Even if some consumers are taken with the devices, skeptics say the social resistance to them may pose an even greater problem.

"The big question is: Will pedestrians consider them socially acceptable on the sidewalk?" said Sheila Lynch, executive director of the Northeast Advanced Vehicle Consortium, a nonprofit organization that sponsors alternative transportation projects. "I've seen a lot of promising transportation innovations, and a lot of them aren't around anymore. I thought electric bikes would be a no- brainer, and they're not doing so well."

Even though scooters are much cheaper and faster, Mr. Kamen says that the Segway, which riders stand on facing forward, feet side by side, will have much broader appeal than scooters, which require an ability to balance and brave street traffic.

But Gary Bridge, Segway's senior vice president for marketing, is acutely aware of the need to develop a code of "Segway etiquette" before introducing the device to consumers. When Mr. Kamen invited a reporter to play on the Segway, Mr. Bridge reminded him, "We don't play, we ride."

"The last thing we want is to be seen as the snowboard," Mr. Bridge added.

To avoid such associations, the first field tests of the devices are set to take place over the next few months with government agencies and corporations. The United States Postal Service, for instance, plans to try 20 units on mail routes in Concorde, N.H., and Fort Myers, Fla., starting in January. The agency hopes the devices can reduce reliance on trucks and enable mail carriers to cover more ground.

And the City of Atlanta plans to use several dozen starting in February in an effort to reduce emissions and traffic congestion in its downtown area, where many employees drive three or four miles to work.

"The idea of being able to extend somebody's willingness to be on foot from a couple of blocks to four miles makes a lot of sense for us," said Michael Dobbins, commissioner of planning development and neighborhood conservation for the City of Atlanta, who wrote Mr. Kamen a letter after reading a newspaper article about "It" earlier this year.

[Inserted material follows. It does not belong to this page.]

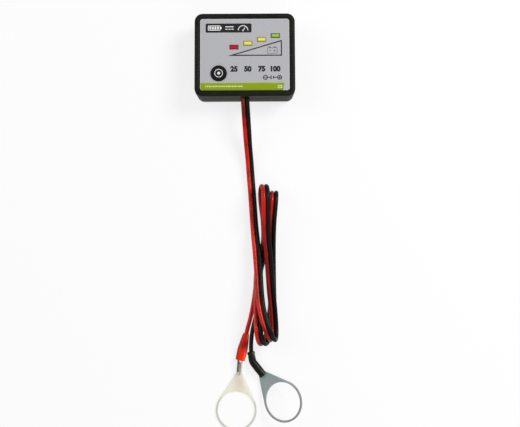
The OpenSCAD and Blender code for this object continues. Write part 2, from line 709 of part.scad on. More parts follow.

Ultimately, Mr. Dobbins said, other commuters may want to use the device in conjunction with public transportation.

As for whether the Segway can ever hope to live up to the hype of Ginger and It, innovation experts say it is too soon to tell.

"This seems like a machine that wants to serve humans, and maybe that's his real breakthrough," said Arthur Molella, director of the Lemelson Center for the Study of Invention and Innovation. "But in terms of a conceptual breakthrough, we're going to see it as a breakthrough only if a whole lot of people use it."